Early experiments using carbon as a susceptor were discouraging. The uninsulated crucibles barely attained red-heat and after running for 5 or so minutes the machine shut off. Insulation around the crucible helped, as did the realisation that the cooling air from the fan could be redirected. But it was obvious that a more efficient absorber had to be found. The literature on absorbers mentioned both silicon carbide and ferrites as susceptors, so an SiC paste was mixed with clay and applied to a thickness of about 8 mm and dried on the inside of a ceramic shell crucible, which we knew from earlier tests to be non-absorbing. After drying, it still didn't show red heat after 10 minutes in the microwave field. Powdered ferrites proved very difficult to obtain until it was realised that they were just modified iron oxides. A quick visit to the Ceramics Department gave samples of red, yellow, black and granular iron oxides. Similar sized samples of these were simultaneously put in the oven and fired for a couple of minutes. They all showed warming, but the granular substance (magnetite) was hot enough to burn the finger.
Another crucible was prepared, lined in the same way, but this time with a clay-ferrite paste. 50 g of sterling silver was added, and the crucible was capped with a carbon lined shell. Although it became very hot the silver had not melted after 10 minutes of firing. The carbon-lined cap was replaced by one lined with magnetite/clay and the test was re-run. After 15 minutes firing the silver was found to have melted. A very exciting moment! Although the methods were a bit crude, a temperature of 900 degrees Celsius had been reached. Using a similar crucible, with a small mould attached, the first castings were made soon after. However, the process was not efficient enough to be really useful. Some simple calorimetric calculations showed that very little of the energy entering the chamber was actually getting to the metal. Much of it was being absorbed by the crucible, and the walls of the chamber were getting quite hot, showing that less than perfect absorption was taking place around the metal. Closer examination of the absorbancy of various materials followed, and attempts were made to formulate more efficient ferrite susceptors.

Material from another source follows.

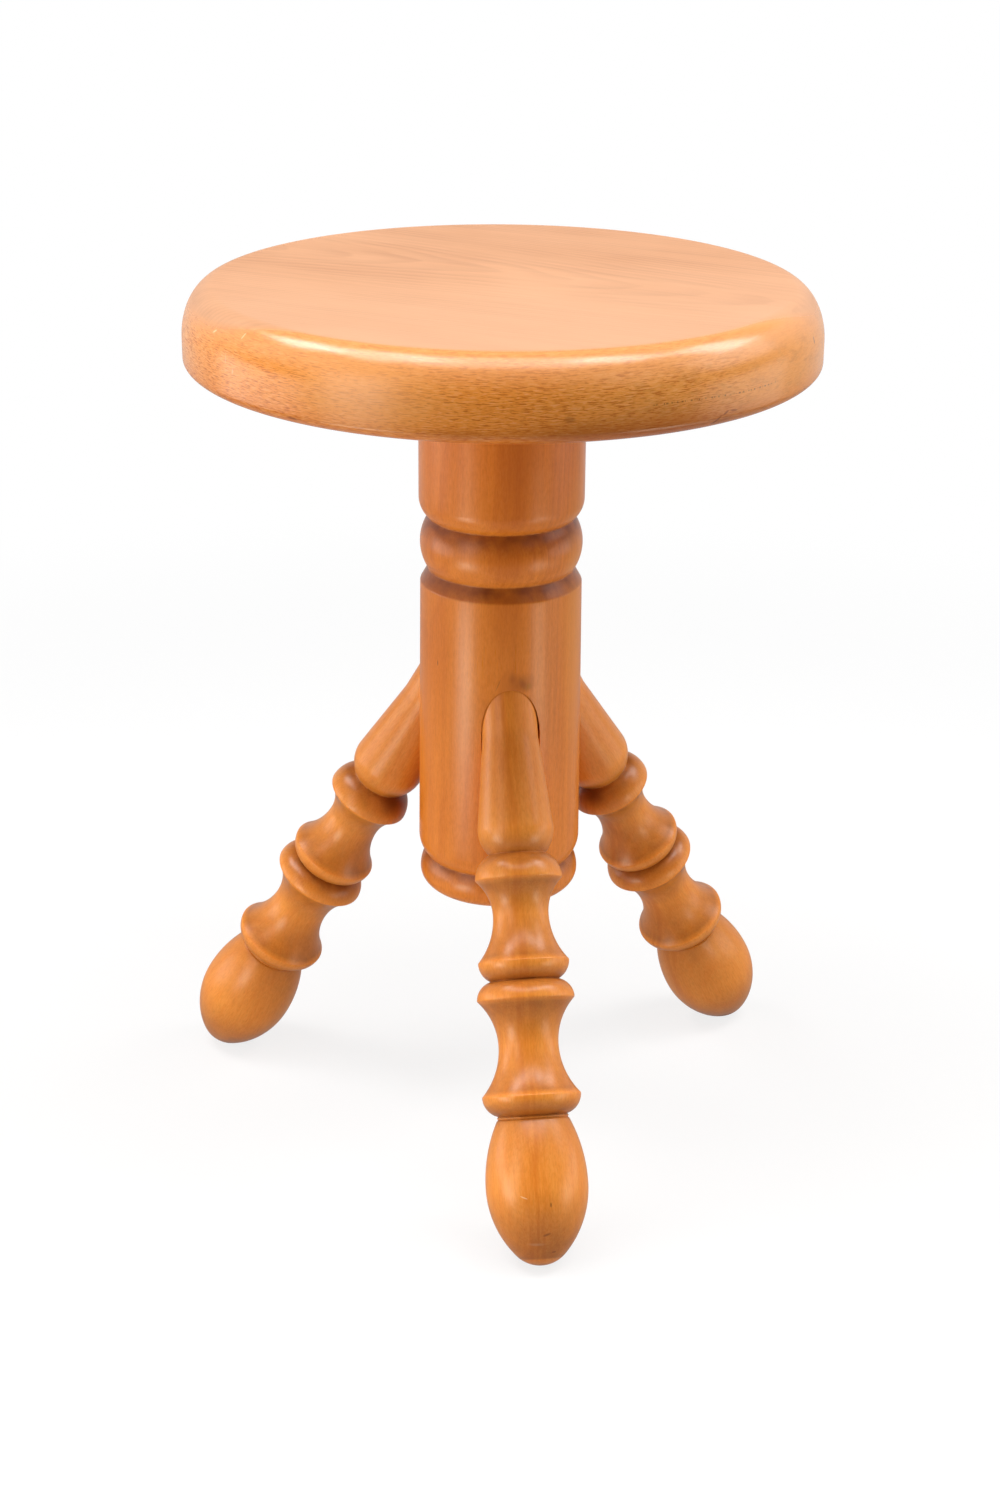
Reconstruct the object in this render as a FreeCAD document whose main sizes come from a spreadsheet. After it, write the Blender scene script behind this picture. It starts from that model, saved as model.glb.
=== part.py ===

How thin could an absorbing layer of magnetite be made in order to reduce its thermal capacity but retain its heating qualities? The granularity of the magnetite suggested it could be applied as a stucco in a ceramic shell build-up. How many layers would be necessary? Two were tried for a start, then one. Both crucibles heated well when placed close to the wave-guide port, but the heating was by no means even. Small areas of the shell would 'light-up', getting hot enough to melt the refractory. Test shells, after cooling, that were replaced in the oven, sometimes fired up and sometimes did not. Again, much testing was undertaken to try and solve this problem.
Parallel experiments going on in the foundry involved heating glasses of various compositions in a microwave oven. It was found that although these were transparent to the microwaves when cold, they would absorb microwave energy when just below red heat. Maybe magnetite had to be above a critical temperature to absorb well. The carbon coated shells, we already knew, would always heat from a cold start. A double susceptor—a carbon (graphite) loaded primary coat stuccoed with magnetite sand—was tried with some confidence. The crucible, with a mould attached was fired and the temperature climbed steadily climbed from cold, to something sufficient to melt the silver which was then cast. Further experiments led to temperatures high enough to melt small amounts of cast iron. This proved to be a limit—any increase above it caused the magnetite to flux and destroyed the shell. The hunt is on for susceptors that can take the temperature of the crucible beyond the magnetite limit. It may then be possible to cast even higher melting point metals, such as steel, by the microwave method.